As to the time when this contract became a purchase and the effect of the doctrine of notional conversion, we refer to Pegg v. Wisden, 16 Beavan, 243. That was a lease with an option to purchase within nine years, upon giving three months’ notice.
The Master of the Rolls says: “I am of the opinion that at the expiration of the three months from the 14th of May (the date of the notice), the relation of vendor and purchaser loas constituted between the parties, and that the plaintiff ceased to be tenant and in equity became the owner of the estate.”
The effect of the application of this rule as to conversion extends only to the estate contracted to be sold. It does not operate to create new rights, nor operate backward so as to destroy the relation of lessor and lessee, which continued until election. No case can be found where this principle is applied, unless the trust relation existed as to the estate or property sold. When that relation exists, and the loss is sustained by the purchaser, the receipt of the insurance money inures to the benefit of the vendee.
The conversion operates on the estate and not on personal rights of the vendor not contracted to be sold. It is evident that the parties did not contemplate an election in case of fire nor until the end of the year, and these facts would make Post indifferent as to any provision giving him the *300benefit of this insurance in case of loss, as he intended to rely on his right to abandon and be released from the obligation.

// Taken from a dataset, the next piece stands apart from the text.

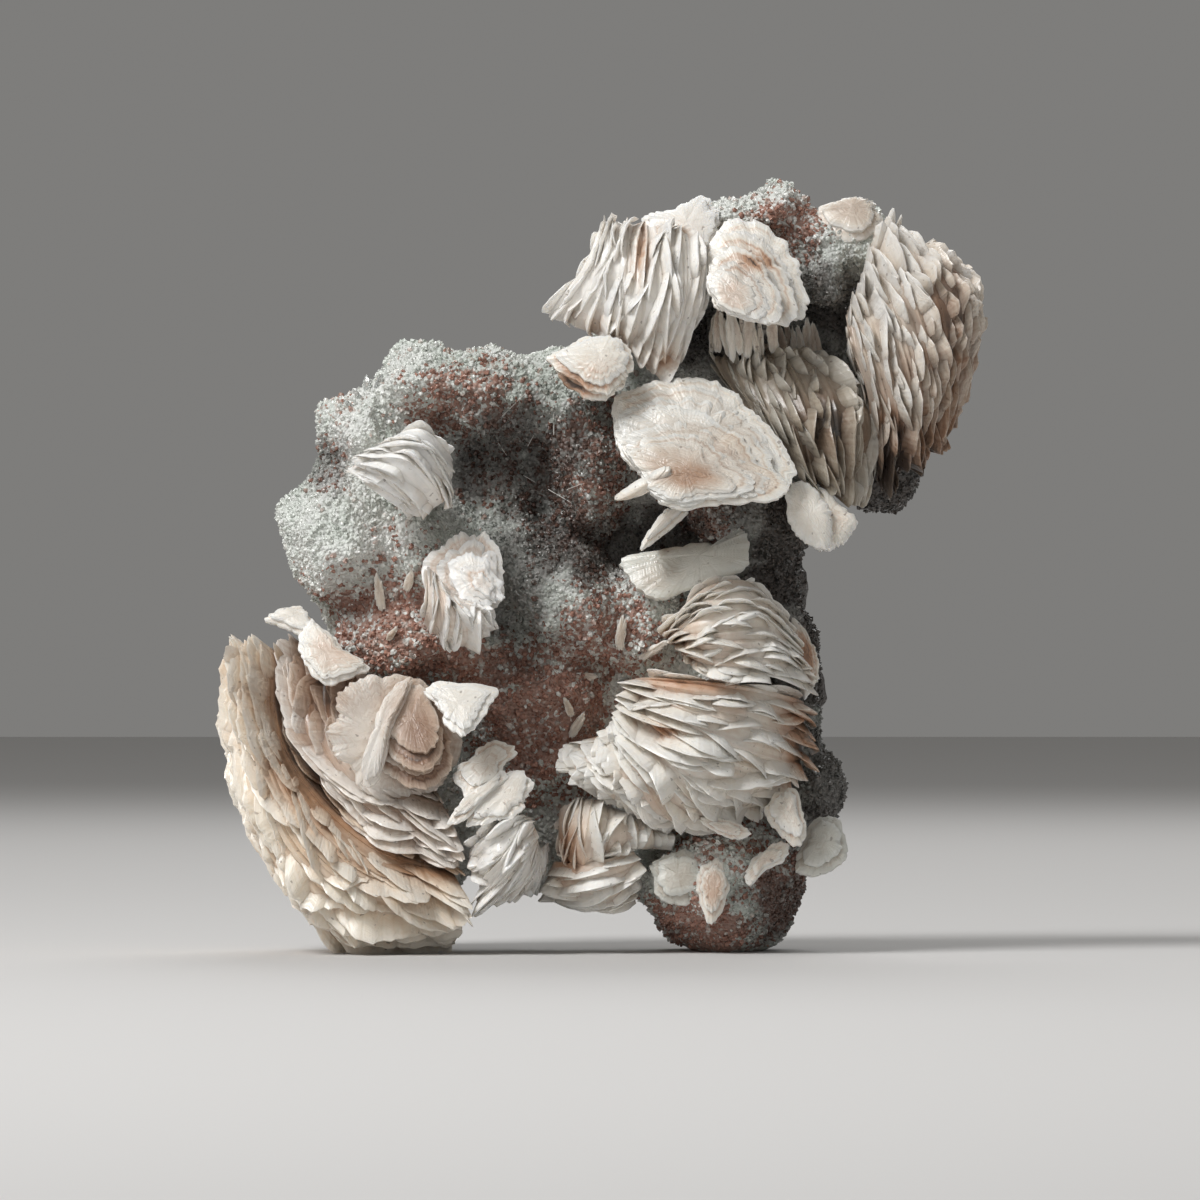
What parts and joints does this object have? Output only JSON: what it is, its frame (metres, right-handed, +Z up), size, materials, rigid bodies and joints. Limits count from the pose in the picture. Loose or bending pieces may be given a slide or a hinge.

His contract after the fire, as shown by the evidence, until after the money had been received and otherwise applied, confirms this view. The claim, therefore, that upon the election to .purchase, made five months after the fire5 and three months after the money received and otherwise applied, creates the relation of vendor and vendee from the date of the lease, so as to constitute the former a trustee from the beginning and accountable as such for insurance effected for his benefit, and relieve the vendee from his defaults as a lessee by converting Gilbert’s loss into a loss by Port, who was only lessee at the time, is, in the opinion of the court, untenable.

Judgment reversed and cause remanded.